Startups are encountering a series of licensing bottlenecks at various levels of government administration. Although the Ethiopian government’s ambitious “Homegrown Economic Reform” initiative has created new opportunities for Foreign Direct Investment (FDI), the startups expected to drive the country’s economic future are still entangled in overlapping and complex government licensing processes.
Despite the approval of Startup Proclamation No. 1396/2026 earlier this year, entrepreneurs report a significant gap between policy intentions and the on-the-ground reality, which remains burdened by excessive paperwork and administrative delays.
Industry experts identify a “Domino Effect” in the legal compliance process as a primary contributor to the issue. Currently, a startup cannot progress from Stage A to Stage B without obtaining a license; however, acquiring the Stage A license often requires a document that can only be obtained at Stage B. This creates a circular loop that traps the entire process.
Recent studies reveal that Ethiopian Small and Medium Enterprises (SMEs) are facing a financing gap of $4.2 billion.

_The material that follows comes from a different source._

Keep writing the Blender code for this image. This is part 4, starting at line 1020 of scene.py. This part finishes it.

While these funds could potentially be accessed through the new National Credit Guarantee Fund, obtaining the necessary “Startup Identification” certificate has become challenging due to verification delays between institutions.

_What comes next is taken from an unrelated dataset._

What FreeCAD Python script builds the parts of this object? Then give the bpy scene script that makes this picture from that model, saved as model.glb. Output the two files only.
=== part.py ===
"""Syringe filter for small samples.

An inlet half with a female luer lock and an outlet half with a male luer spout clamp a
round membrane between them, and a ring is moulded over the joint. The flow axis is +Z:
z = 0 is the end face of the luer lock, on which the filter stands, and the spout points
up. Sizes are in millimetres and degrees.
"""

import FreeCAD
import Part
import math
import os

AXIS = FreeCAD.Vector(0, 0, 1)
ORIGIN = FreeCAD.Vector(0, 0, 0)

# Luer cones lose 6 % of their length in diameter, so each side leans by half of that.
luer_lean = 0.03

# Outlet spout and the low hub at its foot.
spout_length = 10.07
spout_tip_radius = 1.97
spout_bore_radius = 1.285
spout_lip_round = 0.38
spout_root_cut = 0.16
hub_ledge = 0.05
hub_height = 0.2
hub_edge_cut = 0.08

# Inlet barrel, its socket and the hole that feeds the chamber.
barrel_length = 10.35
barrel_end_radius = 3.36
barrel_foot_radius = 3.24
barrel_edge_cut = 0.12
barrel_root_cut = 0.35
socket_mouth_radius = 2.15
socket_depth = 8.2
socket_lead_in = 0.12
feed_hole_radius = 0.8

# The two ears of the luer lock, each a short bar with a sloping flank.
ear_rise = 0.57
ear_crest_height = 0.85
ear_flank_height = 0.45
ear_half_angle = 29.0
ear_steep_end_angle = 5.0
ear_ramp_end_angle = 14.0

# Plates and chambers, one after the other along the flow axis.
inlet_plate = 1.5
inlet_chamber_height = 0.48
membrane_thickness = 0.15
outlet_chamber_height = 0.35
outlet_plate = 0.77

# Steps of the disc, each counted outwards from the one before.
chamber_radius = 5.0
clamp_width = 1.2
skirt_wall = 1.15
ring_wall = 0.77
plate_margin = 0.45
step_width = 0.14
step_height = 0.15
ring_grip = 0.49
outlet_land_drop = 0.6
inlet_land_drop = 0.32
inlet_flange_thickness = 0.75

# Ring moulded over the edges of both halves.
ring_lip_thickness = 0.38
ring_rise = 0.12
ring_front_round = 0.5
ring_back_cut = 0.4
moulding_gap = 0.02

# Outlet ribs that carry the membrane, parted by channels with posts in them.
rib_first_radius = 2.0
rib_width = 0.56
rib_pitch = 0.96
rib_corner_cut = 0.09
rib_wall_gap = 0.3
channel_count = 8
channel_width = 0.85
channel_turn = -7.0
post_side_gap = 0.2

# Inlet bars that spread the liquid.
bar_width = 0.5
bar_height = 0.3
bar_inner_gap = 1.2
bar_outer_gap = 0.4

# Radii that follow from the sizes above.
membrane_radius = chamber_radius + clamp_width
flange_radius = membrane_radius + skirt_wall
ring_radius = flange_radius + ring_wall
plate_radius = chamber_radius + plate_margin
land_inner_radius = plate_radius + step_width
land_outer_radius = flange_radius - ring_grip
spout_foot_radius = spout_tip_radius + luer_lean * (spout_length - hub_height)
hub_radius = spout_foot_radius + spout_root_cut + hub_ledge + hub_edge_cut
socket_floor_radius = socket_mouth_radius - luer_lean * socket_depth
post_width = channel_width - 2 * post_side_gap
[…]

During the Invest in Ethiopia 2026 forum organized by the Ethiopian Investment Commission, industry leaders and tech founders emphasized the fragmented administrative landscape. This fragmentation forces businesses to navigate bureaucratic hurdles, creating a “domino impact” on their operations.

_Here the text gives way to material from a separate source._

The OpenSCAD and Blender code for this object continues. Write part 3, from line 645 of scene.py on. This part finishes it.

Unlike established large corporations, startups operate on limited budgets and tight timelines, making them particularly susceptible to a lack of institutional coordination. Kalkidan Arega, CEO of Toppan Gravity Ethiopia, noted that one government body often refuses to accept applications until a second or third office has granted approval.
Kalkidan stated, “We have to comply with and navigate the various regulations and administrative processes of different institutions. Unfortunately, after securing one permit, we often find ourselves waiting for approval at the next stage; one stage cannot be authorized without completing the previous one. As a startup, we face numerous challenges and must plan far in advance to meet our timelines.”
This “sequential licensing bottleneck” means that even with strategic support, it can take months for a business plan to be executed. Files shuffle between disconnected government tiers, including the Ministry of Innovation and Technology, the National Bank of Ethiopia, and regional land bureaus.
While Ethiopian Investment Holdings is establishing a fund in collaboration with the African Development Bank and the UNDP to support smaller players, its primary focus remains on large-scale investments. As a result, “middle-tier” startups—those that have outgrown microfinance but are too small for sovereign fund partnerships—are left to navigate the bureaucracy independently.
Although Ethiopian Investment Holdings provides “post-investment” services like customs clearance and government liaison, investors argue that such “hand-holding” should not be a prerequisite for market entry. Kalkidan added, “I want to see a single window that handles everything uniformly.” He noted that while efficiency has improved over the past two years, the structural independence of administrative processes continues to be a significant point of friction.